A byproduct of needing to start higher on the court was that Embiid also had to put the ball on the deck more to make his move. The more he dribbles, the more trouble he gets into. Toronto feasted on that, jarring the ball loose and getting out in transition for a number of easy scores.
- I thought Nurse had a particularly rough first half. He countered the athleticism and versatility in Toronto's starting five by inserting Morris, who was an obvious candidate for the Raptors to target on offense. He then doubled down on the lineup in the second quarter. He also gave Furkan Korkmaz some minutes over Jaden Springer, which seemed like a misallocation of resources for this particular matchup.
The thing about Springer not playing is that Nurse will always have the excuse that he's not experienced enough for a certain moment. It's valid in that it's literally true. But, you don't get experience without playing in real games. The part that makes it especially difficult to comprehend is that Springer has actually been relatively good in the minutes he's played outside of garbage time. Even if the retort is, "Well, we don't just want to throw him out there after not playing in a while", the only way to fix that is to play the kid.
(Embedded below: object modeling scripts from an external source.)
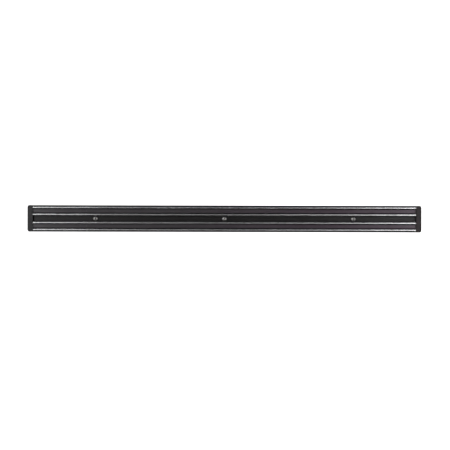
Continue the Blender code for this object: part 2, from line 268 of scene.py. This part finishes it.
def turned_about_y(name, profile, sides=64):
    """Solid of revolution about Y from (radius, y) points, closed by a flat at each end."""
    bm = bmesh.new()
    rings = [ring_about_y(bm, radius, y, sides) for radius, y in profile]
    for ring, following in zip(rings, rings[1:]):
        join_rings(bm, ring, following)
    bm.faces.new(rings[0])
    bm.faces.new(rings[-1])
    return mesh_from(bm, name)


def box_mesh(name, size, bevel=0.0):
    bm = bmesh.new()
    bmesh.ops.create_cube(bm, size=1.0)
    bmesh.ops.scale(bm, vec=size, verts=bm.verts)
    if bevel:
        bmesh.ops.bevel(bm, geom=bm.edges[:], offset=bevel, segments=3, profile=0.5, affect="EDGES")
    return mesh_from(bm, name)


# ---------------------------------------------------------------------------------- materials
class Paint:
    """A material's node tree, with a short call for each thing that its pattern needs."""

    def __init__(self, name, metallic=0.0):
        self.material = bpy.data.materials.new(name)
        self.material.use_nodes = True
        self.tree = self.material.node_tree
        self.shader = self.tree.nodes["Principled BSDF"]
        self.shader.inputs["Metallic"].default_value = metallic
        self.place = self.add("ShaderNodeTexCoord", {}).outputs["Object"]
        self.normal = None

    def add(self, kind, inputs, **settings):
        node = self.tree.nodes.new(kind)
        for name, value in settings.items():
            setattr(node, name, value)
        for key, value in inputs.items():
            if isinstance(value, bpy.types.NodeSocket):
                self.tree.links.new(value, node.inputs[key])
            else:
                node.inputs[key].default_value = value
        return node

    def grain(self, per_metre, detail=3.0, roughness=0.5):
        """Noise from 0 to 1 with its own number of features per metre along X, Y and Z."""
        scaled = self.add("ShaderNodeVectorMath", {0: self.place, 1: per_metre}, operation="MULTIPLY")
        inputs = {"Vector": scaled.outputs[0], "Scale": 1.0, "Detail": detail, "Roughness": roughness}
        return self.add("ShaderNodeTexNoise", inputs).outputs[0]

    def spread(self, value, low, high, start=0.35, end=0.65):
        """Map start..end of a value to low..high, held at both ends.

        Most of a noise lies between the start and end that are the defaults.
        """
        inputs = {"Value": value, "From Min": start, "From Max": end, "To Min": low, "To Max": high}
        return self.add("ShaderNodeMapRange", inputs).outputs[0]

    def combine(self, operation, first, second):
        return self.add("ShaderNodeMath", {0: first, 1: second}, operation=operation).outputs[0]

    def blend(self, amount, colour_a, colour_b):
        inputs = {0: amount, 6: opaque(colour_a), 7: opaque(colour_b)}
        return self.add("ShaderNodeMix", inputs, data_type="RGBA").outputs[2]

    def along(self, axis):
        return self.add("ShaderNodeSeparateXYZ", {0: self.place}).outputs[axis]

    def behind(self, front, fade):
        """0 on the front face, at this depth, rising to 1 where the surface lies fade behind it."""
        return self.spread(self.along("Y"), 0.0, 1.0, -front, -front + fade)

    def colour(self, value):
        self.tree.links.new(value, self.shader.inputs["Base Color"])

    def roughness(self, value):
        self.tree.links.new(value, self.shader.inputs["Roughness"])

    def bump(self, height, distance):
        inputs = {"Height": height, "Distance": distance, "Strength": 1.0}
        if self.normal:
            inputs["Normal"] = self.normal
        self.normal = self.add("ShaderNodeBump", inputs).outputs[0]
        self.tree.links.new(self.normal, self.shader.inputs["Normal"])


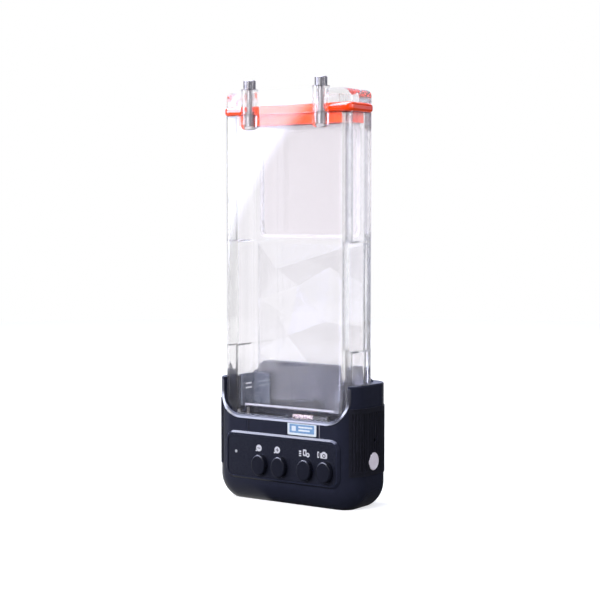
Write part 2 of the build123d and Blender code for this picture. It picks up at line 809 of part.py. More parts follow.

Another Nurse thing - for a guy who is lauded for his creativity, the first half presented an awesome opportunity to experiment with some non-traditional pick-and-roll combinations. Harris and Maxey were both in rhythm. Embiid couldn't get anything going and was getting mauled to the tune of silent whistles every time he touched the ball. Instead of featuring the big guy in the action like you've done a million times, why not try sliding Embiid to the dunker's spot and letting Harris screen for Maxey? Just see what it does to Toronto's defensive processes. No downside.
The Sixers (20-8) will visit the Miami Heat (16-12) on Christmas Day. Tip-off is scheduled for 8 p.m., Eastern time. You can catch the action on ESPN.